Porto Covo, 25 de janeiro de 2041
Por quase setenta anos, muito se falou sobre a Escola da Ponte e pouco se disse. Até foi argumento de um romance, sem que o seu “lado oculto” fosse desvendado. Muito se escreveu sobre essa escola e raramente se acertou, no que tange aos seus fundamentos. Dado que a eternidade se aproxima a passos largos, vejo-me na necessidade de vos contar as estórias que fizeram história, pelos olhos atentos de visitantes e estudiosos.
Irei citando autores, enquanto viajo por lugares para onde a Ponte me levou, na vida de andarilho que escolhi. Esta primeira cartinha feita de citações foi escrita (melhor dizendo, copiada), enquanto olhava a Ilha do Pessegueiro, onde se diz que um vizir plantou uma árvore dessa espécie. E que, por amor – certamente não correspondido – se suicidou, ainda jovem. Foi também por amor que eminentes pedagogos visitaram e estudaram a Ponte. Em dissertações, teses e artigos, deixaram registadas as suas impressões, em livros (muitos livros) publicaram as conclusões dos seus estudos. Começarei por evocar o João.
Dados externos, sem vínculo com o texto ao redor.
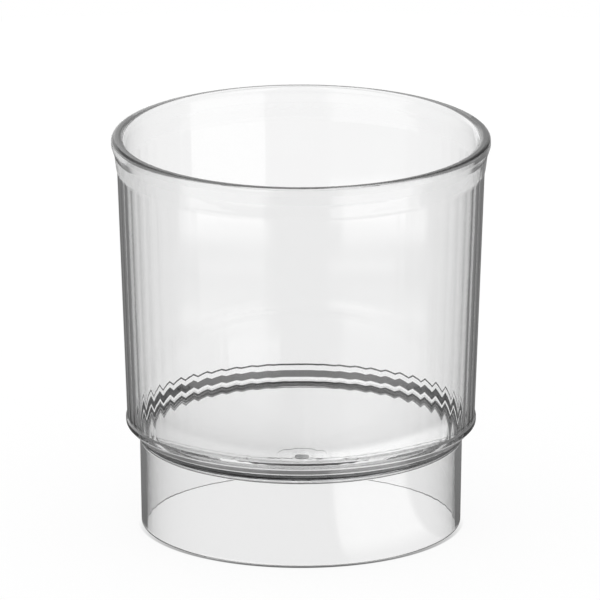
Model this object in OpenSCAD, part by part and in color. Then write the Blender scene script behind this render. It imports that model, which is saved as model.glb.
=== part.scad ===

João Barroso foi professor catedrático da Universidade de Lisboa. Especialista em Administração Educacional, foi o obreiro maior do edifício legal da autonomia das escolas. Eis o que ele escreveu num artigo publicado há quarenta anos.
“A Escola da Ponte é uma escola pública onde se tem vindo a construir, desde há quase trinta anos, um projeto sólido e inovador, com um forte envolvimento da sociedade local, em particular dos pais, e com um sentido ativo e responsável de autonomia institucional (…) fazem a diferença, pela maneira inovadora como os seus professores desenvolvem as aprendizagens dos alunos, estabelecem parcerias com a comunidade e adequam as suas obrigações de serviço público aos valores da justiça social, da igualdade de oportunidades e da construção da cidadania..
A consistência do projeto, a capacidade de dinamização do seu principal promotor, bem como o comprovado sucesso dos seus resultados fizeram da Ponte um case-study para os que se interessam pela educação, em diferentes domínios: do curricular ao organizativo, da formação dos professores às práticas inovadoras, das teorias da mudança à cidadania (…) constitui um exemplo paradigmático das posições em confronto no debate atual sobre a escola pública.
A visibilidade que o projeto foi tendo, ao longo destes anos, deu à Ponte uma notoriedade pública, a nível nacional e internacional, alimentada e ampliada pelas inúmeras visitas que foram feitas à escola, pelas pesquisas realizadas e pelas intervenções produzidas pelos autores-atores do projeto, em congressos”.
Interrompo a citação, para fazer um breve comentário sobre congressos.
Sempre que, na qualidade de “autor-ator”, participava em congressos, esperavam que eu lesse um discurso, usasse um power point. Mas, eu agia nas “palestras” como no chão da escola. Na Ponte, privilegiávamos o diálogo construtor de conhecimento.
Perguntavam-me pela “apresentação”. Respondia que não usava “apresentações”. Contrapunham que “todos os palestrantes usavam”.
“Mas, eu não uso!”
“Se o doutor não vai usar power point, o que vai dizer ao público?”
“Não sei. Ainda ninguém perguntou” – respondia.
Ficavam com cara de paisagem, entregavam-me o microfone, e na beira do palco, eu perguntava:
“O que quereis saber?”
Respondia-me um pesado silêncio de cem, de mil, ou mais pessoas. Eram professores. Nada perguntavam. Talvez as aulas lhes tivessem destruído a curiosidade. Talvez, algures, outros professores os tivessem proibido de fazer perguntas.